#### Written request:
Print exactly, and only, the lines running from the line containing "What OpenSCAD source" through the end of the records below.

3D code data

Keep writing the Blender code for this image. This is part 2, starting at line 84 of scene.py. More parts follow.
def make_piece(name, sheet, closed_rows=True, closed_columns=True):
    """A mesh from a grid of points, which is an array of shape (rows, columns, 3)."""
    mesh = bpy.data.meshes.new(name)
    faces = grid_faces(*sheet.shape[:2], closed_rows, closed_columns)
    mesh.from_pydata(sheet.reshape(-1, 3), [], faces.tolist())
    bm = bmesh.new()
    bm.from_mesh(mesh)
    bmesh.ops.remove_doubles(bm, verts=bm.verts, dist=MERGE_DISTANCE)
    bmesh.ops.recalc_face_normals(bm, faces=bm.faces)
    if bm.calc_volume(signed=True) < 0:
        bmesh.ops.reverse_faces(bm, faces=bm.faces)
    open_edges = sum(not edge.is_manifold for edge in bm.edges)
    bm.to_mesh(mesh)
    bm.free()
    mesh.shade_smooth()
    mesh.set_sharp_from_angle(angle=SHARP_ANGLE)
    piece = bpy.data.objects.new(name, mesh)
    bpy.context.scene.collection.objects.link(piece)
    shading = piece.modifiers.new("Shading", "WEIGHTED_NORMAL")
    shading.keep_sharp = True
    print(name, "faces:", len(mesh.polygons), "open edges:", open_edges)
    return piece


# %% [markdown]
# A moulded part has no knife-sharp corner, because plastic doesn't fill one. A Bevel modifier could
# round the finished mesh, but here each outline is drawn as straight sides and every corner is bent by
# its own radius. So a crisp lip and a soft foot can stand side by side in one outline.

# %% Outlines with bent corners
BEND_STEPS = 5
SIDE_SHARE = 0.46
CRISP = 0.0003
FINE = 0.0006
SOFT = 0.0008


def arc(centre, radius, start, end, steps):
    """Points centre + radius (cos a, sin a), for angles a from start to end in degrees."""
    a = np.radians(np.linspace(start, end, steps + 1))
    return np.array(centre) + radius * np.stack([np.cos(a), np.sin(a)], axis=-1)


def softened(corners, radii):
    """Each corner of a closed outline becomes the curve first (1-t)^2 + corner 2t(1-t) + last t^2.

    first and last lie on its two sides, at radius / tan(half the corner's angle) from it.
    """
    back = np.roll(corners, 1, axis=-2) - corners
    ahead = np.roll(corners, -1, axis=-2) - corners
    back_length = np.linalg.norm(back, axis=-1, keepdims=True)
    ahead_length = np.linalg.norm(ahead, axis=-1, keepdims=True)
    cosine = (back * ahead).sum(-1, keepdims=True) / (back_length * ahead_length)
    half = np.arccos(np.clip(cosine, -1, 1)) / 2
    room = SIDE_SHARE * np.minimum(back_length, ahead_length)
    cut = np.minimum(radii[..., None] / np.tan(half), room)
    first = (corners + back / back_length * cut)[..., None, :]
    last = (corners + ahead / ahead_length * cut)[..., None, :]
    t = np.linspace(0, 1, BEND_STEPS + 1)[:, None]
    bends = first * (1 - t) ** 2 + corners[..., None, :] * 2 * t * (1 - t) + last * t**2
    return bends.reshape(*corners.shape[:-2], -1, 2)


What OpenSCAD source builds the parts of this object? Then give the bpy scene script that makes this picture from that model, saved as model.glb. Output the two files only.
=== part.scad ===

#### Output below:
What OpenSCAD source builds the parts of this object? Then give the bpy scene script that makes this picture from that model, saved as model.glb. Output the two files only.
=== part.scad ===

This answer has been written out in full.